- [DATASET EXCERPTS]:
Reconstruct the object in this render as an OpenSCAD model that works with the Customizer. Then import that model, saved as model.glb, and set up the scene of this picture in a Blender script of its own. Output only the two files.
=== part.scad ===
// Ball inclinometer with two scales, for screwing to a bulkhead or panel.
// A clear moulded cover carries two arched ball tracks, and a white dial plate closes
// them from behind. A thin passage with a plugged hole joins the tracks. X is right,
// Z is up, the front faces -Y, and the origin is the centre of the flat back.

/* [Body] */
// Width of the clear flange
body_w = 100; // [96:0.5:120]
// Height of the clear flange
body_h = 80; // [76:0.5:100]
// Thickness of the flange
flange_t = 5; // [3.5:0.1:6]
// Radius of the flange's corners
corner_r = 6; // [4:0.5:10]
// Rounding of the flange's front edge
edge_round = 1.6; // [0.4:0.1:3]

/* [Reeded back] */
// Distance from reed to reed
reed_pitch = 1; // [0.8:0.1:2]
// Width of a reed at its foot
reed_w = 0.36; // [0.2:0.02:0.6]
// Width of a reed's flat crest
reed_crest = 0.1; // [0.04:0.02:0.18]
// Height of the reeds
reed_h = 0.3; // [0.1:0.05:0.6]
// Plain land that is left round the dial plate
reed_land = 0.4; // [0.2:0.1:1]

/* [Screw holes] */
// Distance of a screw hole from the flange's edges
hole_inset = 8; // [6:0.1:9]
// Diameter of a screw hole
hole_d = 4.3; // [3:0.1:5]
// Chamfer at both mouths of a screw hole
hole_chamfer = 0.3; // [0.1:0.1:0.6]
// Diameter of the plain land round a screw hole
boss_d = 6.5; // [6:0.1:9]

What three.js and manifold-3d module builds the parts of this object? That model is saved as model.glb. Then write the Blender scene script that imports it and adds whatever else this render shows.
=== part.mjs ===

- [WHAT IS REQUIRED]: Transcribe every entry word for word.

- [TASK SOLUTION]:
Reconstruct the object in this render as an OpenSCAD model that works with the Customizer. Then import that model, saved as model.glb, and set up the scene of this picture in a Blender script of its own. Output only the two files.
=== part.scad ===
// Ball inclinometer with two scales, for screwing to a bulkhead or panel.
// A clear moulded cover carries two arched ball tracks, and a white dial plate closes
// them from behind. A thin passage with a plugged hole joins the tracks. X is right,
// Z is up, the front faces -Y, and the origin is the centre of the flat back.

/* [Body] */
// Width of the clear flange
body_w = 100; // [96:0.5:120]
// Height of the clear flange
body_h = 80; // [76:0.5:100]
// Thickness of the flange
flange_t = 5; // [3.5:0.1:6]
// Radius of the flange's corners
corner_r = 6; // [4:0.5:10]
// Rounding of the flange's front edge
edge_round = 1.6; // [0.4:0.1:3]

/* [Reeded back] */
// Distance from reed to reed
reed_pitch = 1; // [0.8:0.1:2]
// Width of a reed at its foot
reed_w = 0.36; // [0.2:0.02:0.6]
// Width of a reed's flat crest
reed_crest = 0.1; // [0.04:0.02:0.18]
// Height of the reeds
reed_h = 0.3; // [0.1:0.05:0.6]
// Plain land that is left round the dial plate
reed_land = 0.4; // [0.2:0.1:1]

/* [Screw holes] */
// Distance of a screw hole from the flange's edges
hole_inset = 8; // [6:0.1:9]
// Diameter of a screw hole
hole_d = 4.3; // [3:0.1:5]
// Chamfer at both mouths of a screw hole
hole_chamfer = 0.3; // [0.1:0.1:0.6]
// Diameter of the plain land round a screw hole
boss_d = 6.5; // [6:0.1:9]

What three.js and manifold-3d module builds the parts of this object? That model is saved as model.glb. Then write the Blender scene script that imports it and adds whatever else this render shows.
=== part.mjs ===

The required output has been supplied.